Apple has been ordered to help the FBI to unlock the iPhone of one of the San Bernardino shooters, but the firm says it will oppose it, calling it an ‘unprecedented step which threatens the security of our customers’.

A US federal magistrate ordered the company to help the FBI unlock the iPhone of one of the San Bernardino shooters.

However, Apple’s chief executive Tim Cook described the demand as “chilling”.

Agents want to find out how the couple were radicalised and who they had been in touch with before the rampage. Syed Farook and Tashfeen Malik shot dead 14 people and wounded 21 others in San Bernardino on 2 December. Farook, 28, and Malik, 29, were killed hours later in a gun battle with police.

The court order focuses on Apple’s security feature that slows down anyone trying to use “brute force” to gain access to an iPhone by guessing its passcode. In a letter published on the company’s website, Cook responded saying Apple would oppose the order and calling for public debate.
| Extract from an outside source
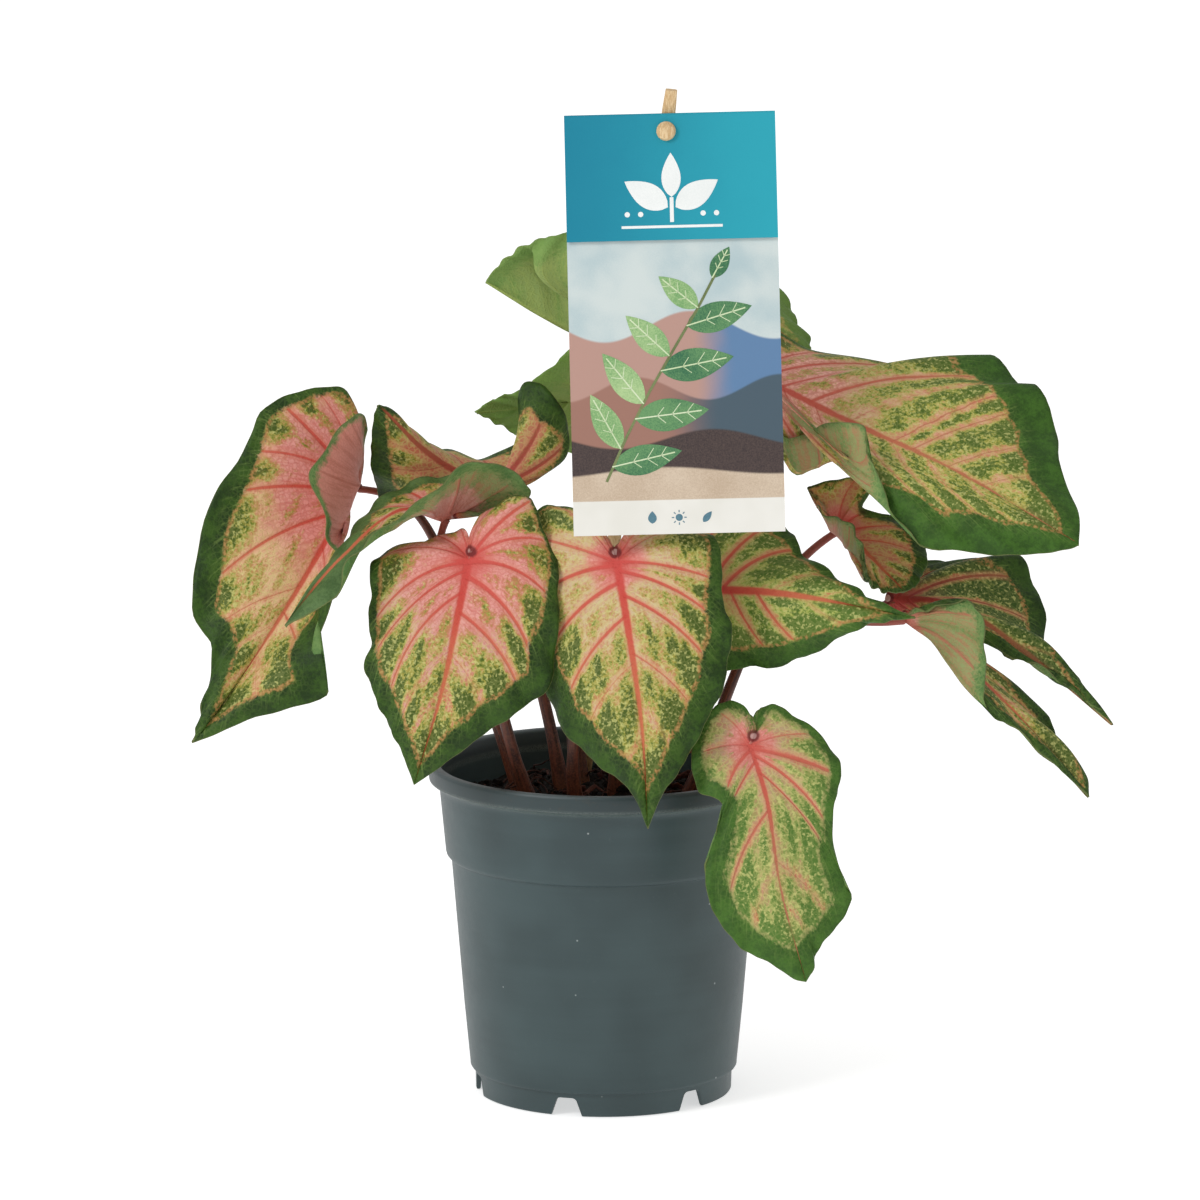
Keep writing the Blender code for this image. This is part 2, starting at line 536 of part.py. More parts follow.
def make_soil(mat):
    floor = BASE_HEIGHT + POT_WALL + TOUCH
    step = BAND_FOOT_HEIGHT
    profile = [
        (0, floor), (pot_wall_inside(floor + 1) - 1.5, floor),
        (pot_wall_inside(floor + 2) - SOIL_GAP, floor + 2),
        (pot_wall_inside(step - 1.4) - SOIL_GAP, step - 1.4),
        (pot_wall_inside(step + 1.6) - SOIL_GAP, step + 1.6),
        (pot_wall_inside(SOIL_EDGE_HEIGHT) - SOIL_GAP, SOIL_EDGE_HEIGHT),
    ]
    edge = profile[-1][0]
    for t in (0.85, 0.6, 0.3, 0):
        height = SOIL_EDGE_HEIGHT + (SOIL_MIDDLE_HEIGHT - SOIL_EDGE_HEIGHT) * (1 - t * t)
        profile.append((edge * t, height))
    soil = turned("soil", profile, SOIL_STEPS, mat)
    cut(soil, add_helper("tuber_cutter", tuber_shape(TOUCH)))
    return soil


def make_blade(name, leaf, mat):
    """A blade bent from a flat grid, half veins across and veins along."""
    blade = Blade(leaf)
    bm = bmesh.new()
    bmesh.ops.create_grid(bm, x_segments=2 * BLADE_ROWS, y_segments=BLADE_COLUMNS, size=1)
    for v in bm.verts:
        share, vein = abs(v.co.x), (v.co.y + 1) / 2 * Blade.TIP
        v.co = blade.at(vein, share, 1 if v.co.x >= 0 else -1)
    bmesh.ops.remove_doubles(bm, verts=bm.verts, dist=BLADE_WELD)
    bmesh.ops.triangulate(bm, faces=bm.faces, quad_method="SHORT_EDGE")
    obj = add_mesh(name, bm, mat)
    solidify = obj.modifiers.new("Thickness", "SOLIDIFY")
    solidify.thickness = BLADE_THICKNESS * MM
    solidify.offset = 0
    return obj


def stem_root(leaf):
    """Where a stem stands on the tuber, and the direction it leaves it."""
    x, y = leaf["root"]
    lean = unit(np.array([x * STEM_SPREAD, y * STEM_SPREAD, 1.0]))
    across = math.hypot(x, y) / TUBER_RADIUS
    height = TUBER_MIDDLE_HEIGHT + TUBER_HALF_HEIGHT * math.sqrt(1 - across**2)
    return np.array([x, y, height + 2 * TOUCH]), lean


def stem_path(leaf):
    """Points of a stem from the tuber to just under its blade."""
    blade = Blade(leaf)
    root, lean = stem_root(leaf)
    up = blade.up_at_stem()
    end = blade.midrib[0] - up * (BLADE_THICKNESS / 2 + leaf.get("gap", STEM_GAP))
    bend = root + lean * STEM_STRAIGHT
    arrive = unit(up + np.array(leaf.get("arrive", (0, 0, 0))))
    reach = np.linalg.norm(end - bend)
    handles = [bend, bend + lean * reach * leaf.get("rise", STEM_RISE),
               end - arrive * reach * 0.3, end]
    t = np.linspace(0, 1, STEM_POINTS - 1)[:, None]
    curve = (handles[0] * (1 - t) ** 3 + 3 * handles[1] * t * (1 - t) ** 2
             + 3 * handles[2] * t * t * (1 - t) + handles[3] * t**3)
    return np.vstack([root, curve])


def make_stem(name, leaf, mat):
    path = stem_path(leaf)
    curve = bpy.data.curves.new(name, "CURVE")
    curve.dimensions = "3D"
    curve.bevel_depth = MM
    curve.bevel_resolution = 2
    curve.use_fill_caps = True
    spline = curve.splines.new("POLY")
    spline.points.add(len(path) - 1)
    for point, place, t in zip(spline.points, path, np.linspace(0, 1, len(path))):
        point.co = (*(place * MM), 1)
        point.radius = STEM_BASE_RADIUS + (STEM_TOP_RADIUS - STEM_BASE_RADIUS) * t**0.8
    return add_object(name, curve, mat)


def rod(name, start, end, radius, segments=12):
    """A round helper between two points."""
    start, end = Vector(start), Vector(end)
    bm = bmesh.new()
    bmesh.ops.create_cone(bm, cap_ends=True, segments=segments, radius1=radius, radius2=radius,
                          depth=(end - start).length)
    bmesh.ops.transform(bm, verts=bm.verts, matrix=(end - start).to_track_quat("Z", "Y")
                        .to_matrix().to_4x4())
    bmesh.ops.translate(bm, verts=bm.verts, vec=(start + end) / 2)
    return add_helper(name, bm)


def card_frame():
    """The card's own axes, from the middle of its hole."""
    hole = Vector(seen(*CARD_HOLE_SEEN))
    return (Matrix.Translation(hole) @ Matrix.Rotation(math.radians(CARD_ROLL_DEG), 4, "Y")
            @ Matrix.Rotation(math.radians(-CARD_TILT_DEG), 4, "X"))


def make_card(mat):
    """One sheet folded over at the top, its side view drawn and pulled out to the full width."""
    t = CARD_THICKNESS
    top, low, flap = HOLE_DROP, HOLE_DROP - CARD_HEIGHT, HOLE_DROP - FLAP_HEIGHT
    back, inner, front = t, 0, -FOLD_GAP - t
    outline = [
        (back, low), (back, top - 2 * FOLD_ROUND), (back - FOLD_ROUND, top - FOLD_ROUND / 2),
        (-FOLD_GAP / 2, top), (front + FOLD_ROUND, top - FOLD_ROUND / 2),
        (front, top - 2 * FOLD_ROUND), (front, flap), (front + t, flap),
        (front + t, top - 2 * t), (inner, top - 2 * t), (inner, low),
    ]
    bm = bmesh.new()
    left = [bm.verts.new((-CARD_WIDTH / 2, y, z)) for y, z in outline]
    face = bm.faces.new(left)
    pulled = bmesh.ops.extrude_face_region(bm, geom=[face])
    moved = [v for v in pulled["geom"] if isinstance(v, bmesh.types.BMVert)]
    bmesh.ops.translate(bm, verts=moved, vec=(CARD_WIDTH, 0, 0))
    bmesh.ops.recalc_face_normals(bm, faces=bm.faces)
    bmesh.ops.translate(bm, verts=bm.verts, vec=(CARD_MIDDLE, 0, 0))
    bmesh.ops.transform(bm, verts=bm.verts, matrix=card_frame())
    card = add_mesh("label_card", bm, mat)
    frame = card_frame()
    cut(card, rod("hole_cutter", frame @ Vector((0, -6, 0)), frame @ Vector((0, 6, 0)),
                  HOLE_RADIUS, 20))
    return card


def stick_ends():
    """The stick's foot, its top, and where it passes the card's hole."""
    frame = card_frame()
    seat = frame @ Vector((0, CARD_THICKNESS + STICK_BACK + STICK_DEPTH / 2, 0))
    foot = Vector(STICK_FOOT)
    way = (seat - foot).normalized()
    return foot, seat + way * STICK_ABOVE_HOLE, seat


def bar(start, end, width, depth):
    """A straight flat bar between two points in a bmesh, its width along X."""
    start, end = Vector(start), Vector(end)
    way = (end - start).normalized()
    side = Vector((1, 0, 0)) - way * way.x
    side.normalize()
    turn = Matrix((side, way.cross(side), way)).transposed().to_4x4()
    bm = bmesh.new()
    bmesh.ops.create_cube(bm, size=1)
    bmesh.ops.scale(bm, vec=(width, depth, (end - start).length), verts=bm.verts)
    bmesh.ops.transform(bm, verts=bm.verts, matrix=turn)
    bmesh.ops.translate(bm, verts=bm.verts, vec=(start + end) / 2)
    return bm


def make_stick(mat):
    """A flat bamboo stick with a peg that goes through the card's hole."""
    foot, top, seat = stick_ends()
    shape = bar(foot, top, STICK_WIDTH, STICK_DEPTH)
    bmesh.ops.bevel(shape, geom=shape.edges[:], offset=STICK_EDGE, segments=1, affect="EDGES")
    stick = add_mesh("label_stick", shape, mat)
    peg = rod("peg", seat, card_frame() @ Vector((0, -PEG_REACH, -TOUCH)), PEG_RADIUS)
    combine(stick, peg, "UNION")
    return stick


def open_stem_holes(soil, leaves):
    """Plain holes in the soil round the stems and the stick."""
    for name, leaf in leaves.items():
        root, lean = stem_root(leaf)
        low, high = root - lean * STEM_BASE_RADIUS, root + lean * (STEM_STRAIGHT - 1)
        cut(soil, rod("hole_" + name, low, high, STEM_BASE_RADIUS + TOUCH, 10))
    foot, top, _ = stick_ends()
    way = (top - foot).normalized()
    hole = bar(foot - way * TOUCH, foot + way * STICK_HOLE_LENGTH,
               STICK_WIDTH + 2 * TOUCH, STICK_DEPTH + 2 * TOUCH)
    cut(soil, add_helper("stick_hole", hole))


def centre_on_origin():
    """Parents every piece to one empty, moved so that the whole plant's box stands centred on
    the origin."""
    bpy.context.view_layer.update()
    graph = bpy.context.evaluated_depsgraph_get()
    low, high = np.full(3, np.inf), np.full(3, -np.inf)
    pieces = list(bpy.data.objects)
    for obj in bpy.data.collections["caladium"].objects:
        shape = obj.evaluated_get(graph)
        mesh = shape.to_mesh()
        places = np.array([v.co for v in mesh.vertices])
        low, high = np.minimum(low, places.min(0)), np.maximum(high, places.max(0))
        shape.to_mesh_clear()
    plant = bpy.data.objects.new("plant", None)
    bpy.context.scene.collection.objects.link(plant)
    plant.location = (-(low[0] + high[0]) / 2, -(low[1] + high[1]) / 2, -low[2])
    for obj in pieces:
        obj.parent = plant
    print("pot axis at", tuple(round(v, 5) for v in plant.location))


def main():
    clear_scene()
    make_pot(material("pot plastic", (0.085, 0.118, 0.127), 0.45))
    soil = make_soil(material("soil", (0.02, 0.012, 0.008), 0.95))
    make_tuber(material("tuber skin", (0.12, 0.07, 0.04), 0.85))
    green = material("leaf", (0.16, 0.22, 0.06), 0.5)
    brown = material("stem", (0.13, 0.04, 0.02), 0.5)
    for name, leaf in LEAVES.items():
        make_blade("leaf_" + name, leaf, green)
        make_stem("stem_" + name, leaf, brown)
    make_card(material("card", (0.35, 0.5, 0.52), 0.5))
    make_stick(material("bamboo", (0.62, 0.44, 0.26), 0.6))
    open_stem_holes(soil, LEAVES)
    centre_on_origin()


main()
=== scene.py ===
"""Looks of the potted caladium: fine leaves, stems, soil, pot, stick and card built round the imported
model, each with a procedural material. Lengths are in mm from the pot's axis until a mesh is made."""

import math

import bmesh
import bpy
import numpy as np
from mathutils import Matrix, Vector, noise


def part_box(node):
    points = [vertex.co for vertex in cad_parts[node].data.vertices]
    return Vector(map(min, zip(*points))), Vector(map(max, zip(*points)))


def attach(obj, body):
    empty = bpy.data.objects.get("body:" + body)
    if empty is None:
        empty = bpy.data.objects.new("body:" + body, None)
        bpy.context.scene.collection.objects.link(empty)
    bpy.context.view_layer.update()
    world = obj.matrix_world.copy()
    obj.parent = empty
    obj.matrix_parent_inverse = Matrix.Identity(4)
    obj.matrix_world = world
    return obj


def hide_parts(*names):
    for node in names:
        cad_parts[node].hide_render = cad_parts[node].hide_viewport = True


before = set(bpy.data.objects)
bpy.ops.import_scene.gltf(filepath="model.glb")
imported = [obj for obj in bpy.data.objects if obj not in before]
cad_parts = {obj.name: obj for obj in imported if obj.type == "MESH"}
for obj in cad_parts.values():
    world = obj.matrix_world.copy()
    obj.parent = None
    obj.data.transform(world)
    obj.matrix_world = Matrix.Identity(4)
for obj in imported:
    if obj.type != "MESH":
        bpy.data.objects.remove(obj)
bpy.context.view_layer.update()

MM = 0.001
POT_LOW, POT_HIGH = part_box("pot")
AXIS = np.array([(POT_LOW.x + POT_HIGH.x) / 2, (POT_LOW.y + POT_HIGH.y) / 2, 0])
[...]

Apple began making iPhones with additional encryption software in 2014, technology which they say they cannot even unlock with a court order.

Federal judge Sheri Pym has ordered Apple to comply with a workaround which would not actually mean that encryption would have to be turned off.

Instead it wants Apple to make it easier for federal agents to randomly guess the suspect’s iPhone passcode.

A built-in security feature slows down anyone trying to repeatedly guess passcodes – typically a four-digit number – to unlock the phone.

Apple says the system means it would take someone more than five years to guess every possible code for a single device.

But a court order says the slowing down feature must be turned off, and ordered Apple to disable any auto-erase functions which are triggered by repeated failed attempts to unlock the phone.

To achieve this, Apple will have to write a new program, which FBI agents would then install on the phone.

Cook’s statement said: “The government suggests this tool could only be used once, on one phone. But that’s simply not true.

“Once created, the technique could be used over and over again, on any number of devices. In the physical world, it would be the equivalent of a master key, capable of opening hundreds of millions of locks – from restaurants and banks to stores and homes.

“No reasonable person would find that acceptable.”